In the mid-1870s, Lake Shore Drive was extended south from Lincoln Park to Oak St. Within 20 years, Pine St. between Ohio St. and Oak St. was renamed as Lincoln Park Blvd. By this point, there had already been talk about building a bridge on Pine St. to ease the congestion on the bridge at Rush St. The City Council had even approved it in 1905.

While the idea of connecting Pine St. to Michigan Ave. below the river didn’t originate with Daniel Burnham and Edward H. Bennett’s 1909 Plan of Chicago­—as has often been stated—it turned out to be the catalyst. Their incorporation of the idea was a central component of turning the city into “Paris on the Prairie,” with Michigan Ave. as Chicago’s equivalent of the Champs-Elysees, lined with stately eight-story buildings and plazas where pedestrians could congregate. Burnham’s concept was approved in 1913, and Pine St. was renamed Michigan Ave. in 1917, one year before construction on the bridge began.

The entire project—acquiring the land, widening Pine and Michigan, and building the bridge—was completed in 1920 at a cost of $15 million (more than $222 million in 2022 dollars). The bridge singlehandedly changed the neighborhood, with future landmarks like the Wrigley Building, Tribune Tower, Drake Hotel, Palmolive Building, Medinah Athletic Club (now the InterContinental Hotel), McGraw-Hill Building and the Allerton Hotel springing up over the next decade. In 1926, the block that had been rerouted for the water tower was reintroduced into Michigan Ave.
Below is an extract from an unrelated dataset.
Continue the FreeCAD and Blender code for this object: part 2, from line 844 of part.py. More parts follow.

As John Stamper’s Chicago’s North Michigan Avenue: Planning and Development, 1900-1930 notes, the new Michigan Ave. was, from the start, intended as an upper-class alternative to State St. The North Central Business District Association, formed in 1912, worked with the city to ensure that all buildings along the street had high-end retail shops. They also banned trucks and streetcars in favor of the private automobile, which were then exclusively owned by the wealthy. But then came the Great Depression and World War II, and the fortunes of Michigan Ave. were reversed for the next decade and a half.

Enter Arthur Rubloff

By the end of World War II the speed of Chicago’s growth in the 1920s left the city with too many vacancies to justify new commercial real estate construction. But Arthur Rubloff, a successful developer with a showman’s knack for self-promotion, felt the opposite. Working with the architecture firm of Holabird & Root, his vision to revitalize Michigan Ave. called for a pedestrian-friendly environment, with low-to-mid-rise buildings containing street-level shops and offices above, with high-rise offices and apartments behind them on Rush and St. Clair Sts. In addition to the buildings, Michigan Ave. would be dotted with a park, skating rink, and promenades.
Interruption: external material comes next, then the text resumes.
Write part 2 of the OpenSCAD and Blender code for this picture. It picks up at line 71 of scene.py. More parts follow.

In short, Rubloff mashed-up Burnham’s “Make no little plans” dictum with the line that would become famous more than 40 years later in Field of Dreams: “If you build it, they will come.” He inherently understood that the rejuvenated district needed something special to capture the public’s imagination, so Rubloff, using his prowess as a hype man, decided to call it “The Magnificent Mile.”

It mattered not that the 13 blocks of Michigan Ave. between the river and Oak St. is only approximately .75 miles.

But making that dream a reality required more capital than Rubloff had, so he recruited New York developer William Zeckendorf, and the two spent $35 million acquiring all the available properties on Michigan Ave. Rubloff informed the public of his plan in April 1947, saying that it would cost $200 million to redevelop the street in a combination of renovations and new construction, but bring in $30 million annually.

Rubloff gained support from local business leaders, including the NCBDA, which was renamed Greater North Michigan Avenue Association (now the Magnificent Mile Association). Although the plazas and skating rink amenities never materialized, and high-rises were preferred to mid-sized buildings due to a higher return on investment, Rubloff’s vision ushered in a building boom on Michigan in the 1950s and ‘60s, culminating in the 1969 completion of the John Hancock Center at 875 N. Michigan Ave, a 1,128-foot combination of commercial and residential space that was the city’s tallest building upon its 1969 completion. Other skyscrapers, such as Water Tower Place and 900 N. Michigan Ave and One Magnificent Mile, followed over the next two decades.

Through sheer force of will and almost singlehandedly, Rubloff transformed N. Michigan Ave. from a casualty of the Great Depression to the street that virtually defines Chicago’s greatness. A magnificent achievement, indeed.